BEIJING -- The New York-based group Human Rights Watch, in a report released Wednesday, said Chinese security forces used "disproportionate force" against peaceful, unarmed protesters and "acted with deliberate brutality" in suppressing widespread rioting in Tibet in March 2008.

The 73-page report accuses the security forces of engaging in "a pattern of deliberate brutality" against the protesters, and then systematically torturing detainees in prison while seeking evidence that exiled spiritual leader the Dalai Lama was behind the uprising. Human Rights Watch accused China of violating international law in quelling the protests.

"The scale of human rights violations related to suppressing the protests was far greater than previously believed," the report concludes. It also says "violations continue, including disappearances, wrongful convictions and imprisonment, persecution of families, and the targeting of people suspected of sympathizing with the protest movement."

The report said the Chinese government has kept the Tibetan plateau locked down for the past two years -- rarely allowing independent visits by foreign journalists, diplomats or the International Red Cross -- mainly to cover up the activities of the security forces.

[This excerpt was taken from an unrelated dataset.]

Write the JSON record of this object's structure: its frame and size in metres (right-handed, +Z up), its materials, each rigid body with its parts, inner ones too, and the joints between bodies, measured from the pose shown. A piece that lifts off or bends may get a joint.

In response, China's foreign ministry spokesman, Qin Gang, in a statement faxed to The Washington Post in Beijing, said Human Rights Watch "always has prejudice toward China."

"It was absolutely not so-called 'peaceful protest' or 'non violence' behavior, but severe violent crimes, which caused serious loss to the lives and property of the local people and destroyed the order of the local society seriously," Qin said.

Qin said the security forces in Tibet acted "in accordance with the law and in a civilized manner from the beginning to the end." He added, "The judicial rights of the defendants were fully guaranteed, as well as their ethnic customs and personal dignity. This is the fact."

The Chinese government has consistently rejected claims that its forces acted excessively, and has refused previous demands for an international inquiry, saying Tibet is a domestic matter.